## DATA
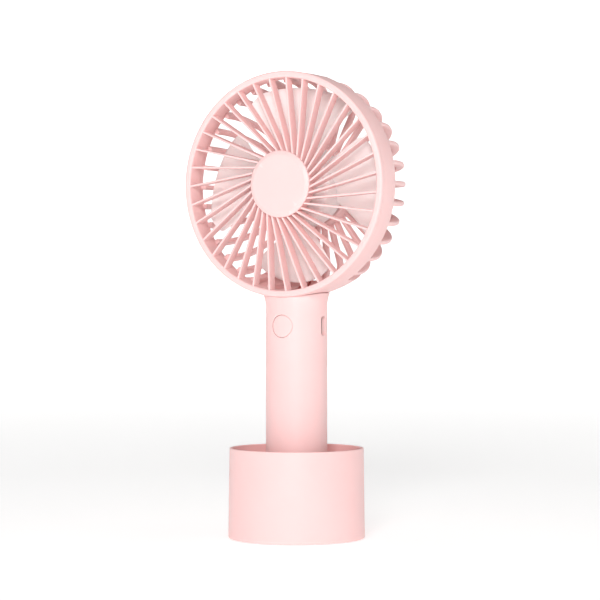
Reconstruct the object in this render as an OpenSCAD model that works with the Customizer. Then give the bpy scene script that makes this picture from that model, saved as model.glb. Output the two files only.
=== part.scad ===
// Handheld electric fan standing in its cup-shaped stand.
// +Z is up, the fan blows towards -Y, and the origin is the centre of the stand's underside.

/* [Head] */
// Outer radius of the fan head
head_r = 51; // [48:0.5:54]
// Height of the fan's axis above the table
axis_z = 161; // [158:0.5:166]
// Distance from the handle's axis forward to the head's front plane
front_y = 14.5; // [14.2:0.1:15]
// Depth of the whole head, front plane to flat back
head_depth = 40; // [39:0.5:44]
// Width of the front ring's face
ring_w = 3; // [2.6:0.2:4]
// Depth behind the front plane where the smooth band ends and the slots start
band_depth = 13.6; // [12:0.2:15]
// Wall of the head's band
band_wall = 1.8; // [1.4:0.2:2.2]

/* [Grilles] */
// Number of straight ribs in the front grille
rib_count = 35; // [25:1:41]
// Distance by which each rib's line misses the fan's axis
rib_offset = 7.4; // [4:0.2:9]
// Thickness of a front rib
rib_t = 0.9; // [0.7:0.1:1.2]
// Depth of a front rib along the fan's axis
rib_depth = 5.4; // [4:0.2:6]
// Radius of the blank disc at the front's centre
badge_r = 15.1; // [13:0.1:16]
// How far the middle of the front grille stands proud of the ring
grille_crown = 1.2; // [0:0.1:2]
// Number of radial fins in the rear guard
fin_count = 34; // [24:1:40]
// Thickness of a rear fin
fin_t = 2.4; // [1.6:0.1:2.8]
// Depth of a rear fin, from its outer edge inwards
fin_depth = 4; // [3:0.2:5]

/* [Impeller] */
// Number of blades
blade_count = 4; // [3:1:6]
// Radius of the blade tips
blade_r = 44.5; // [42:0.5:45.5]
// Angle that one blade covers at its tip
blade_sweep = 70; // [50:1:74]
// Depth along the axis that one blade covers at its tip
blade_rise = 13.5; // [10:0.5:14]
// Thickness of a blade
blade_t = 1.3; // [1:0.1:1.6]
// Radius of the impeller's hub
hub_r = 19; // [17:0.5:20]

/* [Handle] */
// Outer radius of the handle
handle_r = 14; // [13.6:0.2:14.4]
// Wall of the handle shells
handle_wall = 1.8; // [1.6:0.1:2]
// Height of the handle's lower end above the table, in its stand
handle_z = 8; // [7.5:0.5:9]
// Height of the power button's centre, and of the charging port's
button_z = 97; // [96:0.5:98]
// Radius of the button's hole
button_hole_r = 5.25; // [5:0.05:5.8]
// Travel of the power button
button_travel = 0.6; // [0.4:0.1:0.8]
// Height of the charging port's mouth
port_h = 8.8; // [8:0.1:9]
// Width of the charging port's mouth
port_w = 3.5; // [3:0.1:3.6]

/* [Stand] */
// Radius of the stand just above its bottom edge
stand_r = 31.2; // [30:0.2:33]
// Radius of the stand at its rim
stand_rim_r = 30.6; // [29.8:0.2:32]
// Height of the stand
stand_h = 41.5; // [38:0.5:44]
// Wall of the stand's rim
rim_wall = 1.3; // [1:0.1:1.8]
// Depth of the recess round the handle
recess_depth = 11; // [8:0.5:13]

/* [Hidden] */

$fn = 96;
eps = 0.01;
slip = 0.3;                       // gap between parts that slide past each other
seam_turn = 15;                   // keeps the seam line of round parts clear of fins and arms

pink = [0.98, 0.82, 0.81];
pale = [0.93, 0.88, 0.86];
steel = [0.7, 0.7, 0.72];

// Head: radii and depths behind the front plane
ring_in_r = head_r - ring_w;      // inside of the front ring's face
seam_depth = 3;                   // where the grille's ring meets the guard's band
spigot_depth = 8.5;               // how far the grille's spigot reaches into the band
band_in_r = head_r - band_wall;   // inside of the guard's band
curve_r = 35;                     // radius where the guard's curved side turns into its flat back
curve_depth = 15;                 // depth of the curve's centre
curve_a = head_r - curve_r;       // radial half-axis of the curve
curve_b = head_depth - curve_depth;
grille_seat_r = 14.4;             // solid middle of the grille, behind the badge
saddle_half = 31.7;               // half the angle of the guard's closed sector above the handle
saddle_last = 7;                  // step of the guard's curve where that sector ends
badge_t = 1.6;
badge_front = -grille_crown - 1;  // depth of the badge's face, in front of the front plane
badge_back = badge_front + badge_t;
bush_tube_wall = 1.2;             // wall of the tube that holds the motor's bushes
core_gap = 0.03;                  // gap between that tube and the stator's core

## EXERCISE
Beginning at the top of the data, please return every line until and including the line containing "the stand's underside.", copied exactly, and nothing past it.

## TASK RESPONSE
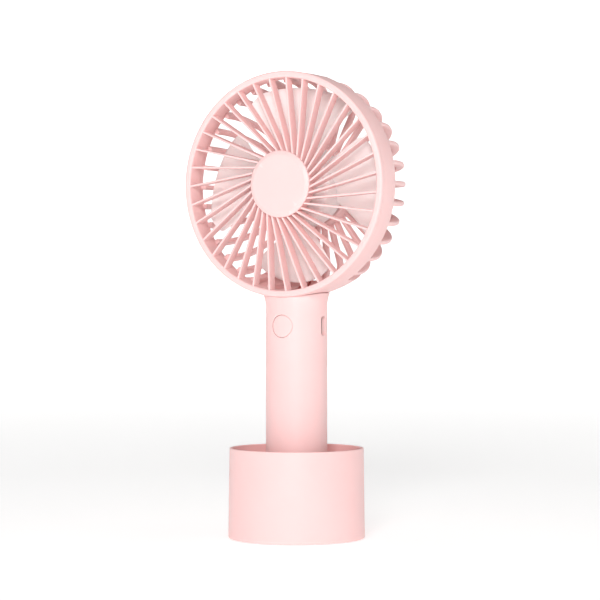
Reconstruct the object in this render as an OpenSCAD model that works with the Customizer. Then give the bpy scene script that makes this picture from that model, saved as model.glb. Output the two files only.
=== part.scad ===
// Handheld electric fan standing in its cup-shaped stand.
// +Z is up, the fan blows towards -Y, and the origin is the centre of the stand's underside.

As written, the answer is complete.